WORK TO COMPLETE:
Repeat all of the data precisely.

SUPPLIED INFORMATION:

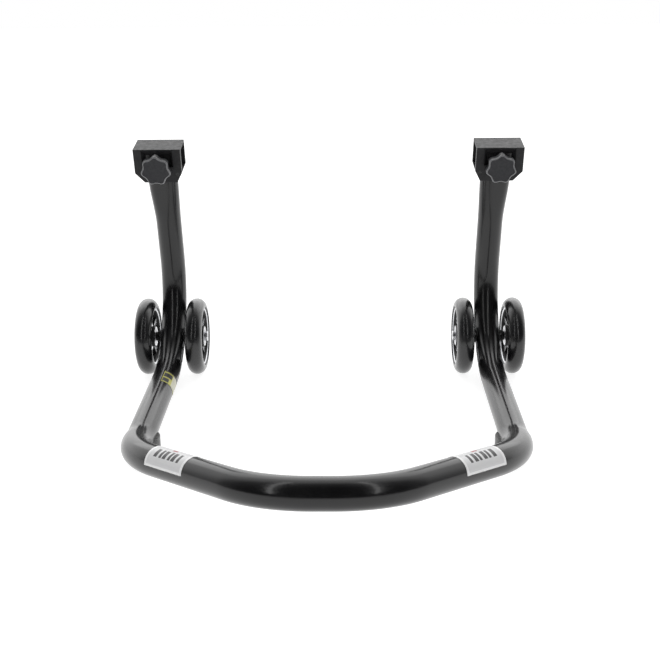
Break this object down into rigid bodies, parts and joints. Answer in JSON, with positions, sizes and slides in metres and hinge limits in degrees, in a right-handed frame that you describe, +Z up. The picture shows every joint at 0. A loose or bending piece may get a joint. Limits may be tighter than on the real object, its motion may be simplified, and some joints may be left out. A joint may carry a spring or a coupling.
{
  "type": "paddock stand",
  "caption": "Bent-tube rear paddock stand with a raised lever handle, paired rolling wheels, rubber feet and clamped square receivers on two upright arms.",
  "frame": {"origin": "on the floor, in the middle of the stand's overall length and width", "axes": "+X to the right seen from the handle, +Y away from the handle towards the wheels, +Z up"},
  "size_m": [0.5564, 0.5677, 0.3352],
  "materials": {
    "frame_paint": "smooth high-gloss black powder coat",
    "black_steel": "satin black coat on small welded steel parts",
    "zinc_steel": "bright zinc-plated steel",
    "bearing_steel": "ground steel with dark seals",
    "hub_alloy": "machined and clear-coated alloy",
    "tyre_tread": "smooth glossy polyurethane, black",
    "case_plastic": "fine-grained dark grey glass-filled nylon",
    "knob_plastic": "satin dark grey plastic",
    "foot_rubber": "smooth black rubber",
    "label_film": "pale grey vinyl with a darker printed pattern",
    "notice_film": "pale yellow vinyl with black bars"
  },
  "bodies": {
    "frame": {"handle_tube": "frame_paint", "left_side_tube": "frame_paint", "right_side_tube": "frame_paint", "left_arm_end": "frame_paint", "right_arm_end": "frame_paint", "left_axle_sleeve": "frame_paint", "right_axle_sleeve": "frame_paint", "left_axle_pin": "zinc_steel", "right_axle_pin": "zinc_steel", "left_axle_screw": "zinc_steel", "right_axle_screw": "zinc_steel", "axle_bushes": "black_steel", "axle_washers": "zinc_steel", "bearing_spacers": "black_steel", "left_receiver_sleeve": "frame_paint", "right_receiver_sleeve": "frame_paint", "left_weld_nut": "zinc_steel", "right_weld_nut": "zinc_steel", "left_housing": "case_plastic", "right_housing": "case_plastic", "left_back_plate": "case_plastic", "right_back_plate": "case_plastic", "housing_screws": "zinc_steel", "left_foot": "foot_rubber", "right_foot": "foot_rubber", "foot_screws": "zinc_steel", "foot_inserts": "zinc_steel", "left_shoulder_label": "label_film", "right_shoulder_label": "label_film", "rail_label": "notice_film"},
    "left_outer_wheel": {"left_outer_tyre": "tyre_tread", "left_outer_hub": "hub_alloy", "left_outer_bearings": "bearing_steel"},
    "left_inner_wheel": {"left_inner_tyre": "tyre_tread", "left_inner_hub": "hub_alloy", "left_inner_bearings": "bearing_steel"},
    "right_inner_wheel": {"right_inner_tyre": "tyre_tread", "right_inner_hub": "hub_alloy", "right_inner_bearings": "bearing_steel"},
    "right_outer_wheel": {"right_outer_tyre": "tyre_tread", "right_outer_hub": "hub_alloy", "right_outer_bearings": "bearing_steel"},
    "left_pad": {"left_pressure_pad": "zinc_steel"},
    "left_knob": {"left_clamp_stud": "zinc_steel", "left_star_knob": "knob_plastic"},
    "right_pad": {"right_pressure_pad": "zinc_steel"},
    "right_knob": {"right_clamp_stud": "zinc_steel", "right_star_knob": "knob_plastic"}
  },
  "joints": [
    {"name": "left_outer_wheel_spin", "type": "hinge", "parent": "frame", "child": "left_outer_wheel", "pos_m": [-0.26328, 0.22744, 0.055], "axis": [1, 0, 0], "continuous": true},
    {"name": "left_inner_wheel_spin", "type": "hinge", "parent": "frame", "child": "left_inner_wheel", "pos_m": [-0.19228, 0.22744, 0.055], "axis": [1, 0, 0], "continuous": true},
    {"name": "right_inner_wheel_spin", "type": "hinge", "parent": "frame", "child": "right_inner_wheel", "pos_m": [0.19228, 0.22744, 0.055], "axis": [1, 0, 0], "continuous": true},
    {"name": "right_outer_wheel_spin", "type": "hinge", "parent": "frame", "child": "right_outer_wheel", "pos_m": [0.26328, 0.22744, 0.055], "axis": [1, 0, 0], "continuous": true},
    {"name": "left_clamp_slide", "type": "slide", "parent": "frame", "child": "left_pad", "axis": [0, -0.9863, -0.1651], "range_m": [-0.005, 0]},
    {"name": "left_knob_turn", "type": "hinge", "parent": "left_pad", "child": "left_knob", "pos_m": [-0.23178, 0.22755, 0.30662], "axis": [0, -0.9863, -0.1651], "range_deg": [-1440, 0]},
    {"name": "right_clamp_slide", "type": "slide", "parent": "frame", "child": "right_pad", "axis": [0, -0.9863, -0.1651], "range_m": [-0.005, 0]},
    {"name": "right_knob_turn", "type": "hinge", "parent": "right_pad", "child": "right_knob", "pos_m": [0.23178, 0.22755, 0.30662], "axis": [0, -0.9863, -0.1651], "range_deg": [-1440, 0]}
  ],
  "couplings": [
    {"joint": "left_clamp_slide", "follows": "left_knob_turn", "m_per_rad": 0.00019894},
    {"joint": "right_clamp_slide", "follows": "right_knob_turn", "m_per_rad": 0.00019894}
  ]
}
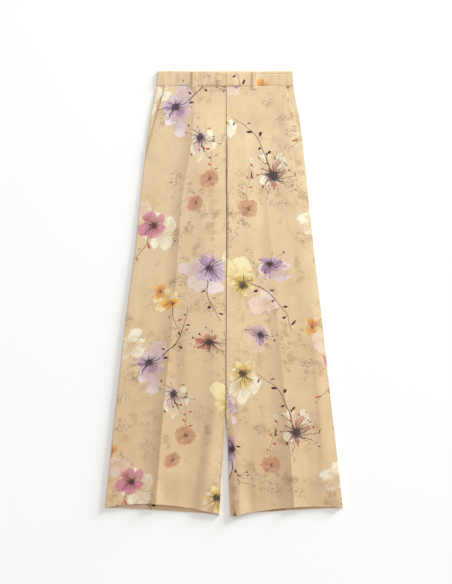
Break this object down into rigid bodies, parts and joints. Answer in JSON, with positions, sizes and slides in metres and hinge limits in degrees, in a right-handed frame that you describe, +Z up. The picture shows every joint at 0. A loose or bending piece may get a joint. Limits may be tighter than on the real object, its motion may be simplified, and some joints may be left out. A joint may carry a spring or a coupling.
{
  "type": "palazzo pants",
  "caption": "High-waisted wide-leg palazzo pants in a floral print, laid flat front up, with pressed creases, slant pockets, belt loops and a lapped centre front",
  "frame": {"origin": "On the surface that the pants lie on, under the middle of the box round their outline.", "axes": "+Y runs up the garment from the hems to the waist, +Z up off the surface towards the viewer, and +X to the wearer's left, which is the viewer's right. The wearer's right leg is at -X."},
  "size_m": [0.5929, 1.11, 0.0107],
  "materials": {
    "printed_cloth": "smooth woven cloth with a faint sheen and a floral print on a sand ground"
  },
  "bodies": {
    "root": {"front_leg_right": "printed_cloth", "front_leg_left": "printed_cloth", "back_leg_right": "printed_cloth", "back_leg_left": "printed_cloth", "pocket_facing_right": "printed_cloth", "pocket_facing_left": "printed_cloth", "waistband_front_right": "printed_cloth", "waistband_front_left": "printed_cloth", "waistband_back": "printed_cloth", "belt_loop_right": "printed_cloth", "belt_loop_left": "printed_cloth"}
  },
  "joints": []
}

EXERCISE SOLUTION:
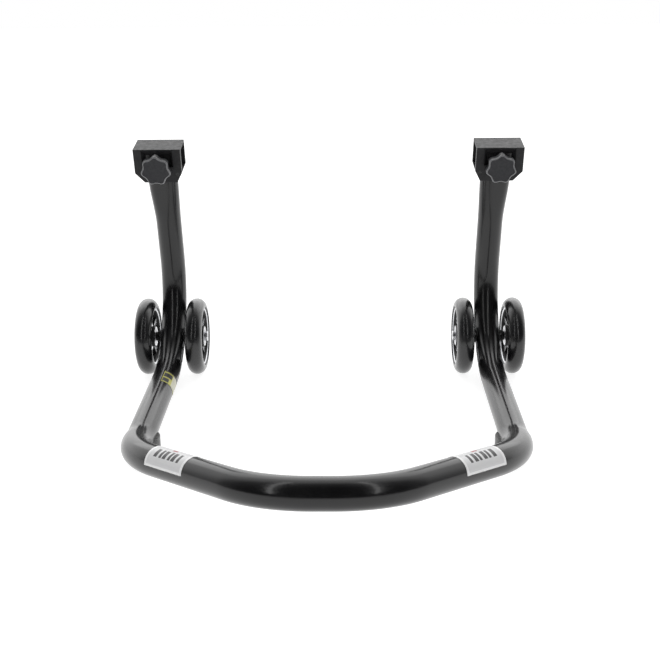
Break this object down into rigid bodies, parts and joints. Answer in JSON, with positions, sizes and slides in metres and hinge limits in degrees, in a right-handed frame that you describe, +Z up. The picture shows every joint at 0. A loose or bending piece may get a joint. Limits may be tighter than on the real object, its motion may be simplified, and some joints may be left out. A joint may carry a spring or a coupling.
{
  "type": "paddock stand",
  "caption": "Bent-tube rear paddock stand with a raised lever handle, paired rolling wheels, rubber feet and clamped square receivers on two upright arms.",
  "frame": {"origin": "on the floor, in the middle of the stand's overall length and width", "axes": "+X to the right seen from the handle, +Y away from the handle towards the wheels, +Z up"},
  "size_m": [0.5564, 0.5677, 0.3352],
  "materials": {
    "frame_paint": "smooth high-gloss black powder coat",
    "black_steel": "satin black coat on small welded steel parts",
    "zinc_steel": "bright zinc-plated steel",
    "bearing_steel": "ground steel with dark seals",
    "hub_alloy": "machined and clear-coated alloy",
    "tyre_tread": "smooth glossy polyurethane, black",
    "case_plastic": "fine-grained dark grey glass-filled nylon",
    "knob_plastic": "satin dark grey plastic",
    "foot_rubber": "smooth black rubber",
    "label_film": "pale grey vinyl with a darker printed pattern",
    "notice_film": "pale yellow vinyl with black bars"
  },
  "bodies": {
    "frame": {"handle_tube": "frame_paint", "left_side_tube": "frame_paint", "right_side_tube": "frame_paint", "left_arm_end": "frame_paint", "right_arm_end": "frame_paint", "left_axle_sleeve": "frame_paint", "right_axle_sleeve": "frame_paint", "left_axle_pin": "zinc_steel", "right_axle_pin": "zinc_steel", "left_axle_screw": "zinc_steel", "right_axle_screw": "zinc_steel", "axle_bushes": "black_steel", "axle_washers": "zinc_steel", "bearing_spacers": "black_steel", "left_receiver_sleeve": "frame_paint", "right_receiver_sleeve": "frame_paint", "left_weld_nut": "zinc_steel", "right_weld_nut": "zinc_steel", "left_housing": "case_plastic", "right_housing": "case_plastic", "left_back_plate": "case_plastic", "right_back_plate": "case_plastic", "housing_screws": "zinc_steel", "left_foot": "foot_rubber", "right_foot": "foot_rubber", "foot_screws": "zinc_steel", "foot_inserts": "zinc_steel", "left_shoulder_label": "label_film", "right_shoulder_label": "label_film", "rail_label": "notice_film"},
    "left_outer_wheel": {"left_outer_tyre": "tyre_tread", "left_outer_hub": "hub_alloy", "left_outer_bearings": "bearing_steel"},
    "left_inner_wheel": {"left_inner_tyre": "tyre_tread", "left_inner_hub": "hub_alloy", "left_inner_bearings": "bearing_steel"},
    "right_inner_wheel": {"right_inner_tyre": "tyre_tread", "right_inner_hub": "hub_alloy", "right_inner_bearings": "bearing_steel"},
    "right_outer_wheel": {"right_outer_tyre": "tyre_tread", "right_outer_hub": "hub_alloy", "right_outer_bearings": "bearing_steel"},
    "left_pad": {"left_pressure_pad": "zinc_steel"},
    "left_knob": {"left_clamp_stud": "zinc_steel", "left_star_knob": "knob_plastic"},
    "right_pad": {"right_pressure_pad": "zinc_steel"},
    "right_knob": {"right_clamp_stud": "zinc_steel", "right_star_knob": "knob_plastic"}
  },
  "joints": [
    {"name": "left_outer_wheel_spin", "type": "hinge", "parent": "frame", "child": "left_outer_wheel", "pos_m": [-0.26328, 0.22744, 0.055], "axis": [1, 0, 0], "continuous": true},
    {"name": "left_inner_wheel_spin", "type": "hinge", "parent": "frame", "child": "left_inner_wheel", "pos_m": [-0.19228, 0.22744, 0.055], "axis": [1, 0, 0], "continuous": true},
    {"name": "right_inner_wheel_spin", "type": "hinge", "parent": "frame", "child": "right_inner_wheel", "pos_m": [0.19228, 0.22744, 0.055], "axis": [1, 0, 0], "continuous": true},
    {"name": "right_outer_wheel_spin", "type": "hinge", "parent": "frame", "child": "right_outer_wheel", "pos_m": [0.26328, 0.22744, 0.055], "axis": [1, 0, 0], "continuous": true},
    {"name": "left_clamp_slide", "type": "slide", "parent": "frame", "child": "left_pad", "axis": [0, -0.9863, -0.1651], "range_m": [-0.005, 0]},
    {"name": "left_knob_turn", "type": "hinge", "parent": "left_pad", "child": "left_knob", "pos_m": [-0.23178, 0.22755, 0.30662], "axis": [0, -0.9863, -0.1651], "range_deg": [-1440, 0]},
    {"name": "right_clamp_slide", "type": "slide", "parent": "frame", "child": "right_pad", "axis": [0, -0.9863, -0.1651], "range_m": [-0.005, 0]},
    {"name": "right_knob_turn", "type": "hinge", "parent": "right_pad", "child": "right_knob", "pos_m": [0.23178, 0.22755, 0.30662], "axis": [0, -0.9863, -0.1651], "range_deg": [-1440, 0]}
  ],
  "couplings": [
    {"joint": "left_clamp_slide", "follows": "left_knob_turn", "m_per_rad": 0.00019894},
    {"joint": "right_clamp_slide", "follows": "right_knob_turn", "m_per_rad": 0.00019894}
  ]
}
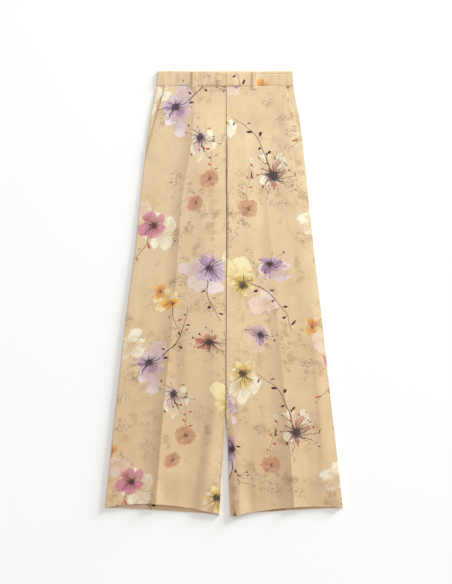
Break this object down into rigid bodies, parts and joints. Answer in JSON, with positions, sizes and slides in metres and hinge limits in degrees, in a right-handed frame that you describe, +Z up. The picture shows every joint at 0. A loose or bending piece may get a joint. Limits may be tighter than on the real object, its motion may be simplified, and some joints may be left out. A joint may carry a spring or a coupling.
{
  "type": "palazzo pants",
  "caption": "High-waisted wide-leg palazzo pants in a floral print, laid flat front up, with pressed creases, slant pockets, belt loops and a lapped centre front",
  "frame": {"origin": "On the surface that the pants lie on, under the middle of the box round their outline.", "axes": "+Y runs up the garment from the hems to the waist, +Z up off the surface towards the viewer, and +X to the wearer's left, which is the viewer's right. The wearer's right leg is at -X."},
  "size_m": [0.5929, 1.11, 0.0107],
  "materials": {
    "printed_cloth": "smooth woven cloth with a faint sheen and a floral print on a sand ground"
  },
  "bodies": {
    "root": {"front_leg_right": "printed_cloth", "front_leg_left": "printed_cloth", "back_leg_right": "printed_cloth", "back_leg_left": "printed_cloth", "pocket_facing_right": "printed_cloth", "pocket_facing_left": "printed_cloth", "waistband_front_right": "printed_cloth", "waistband_front_left": "printed_cloth", "waistband_back": "printed_cloth", "belt_loop_right": "printed_cloth", "belt_loop_left": "printed_cloth"}
  },
  "joints": []
}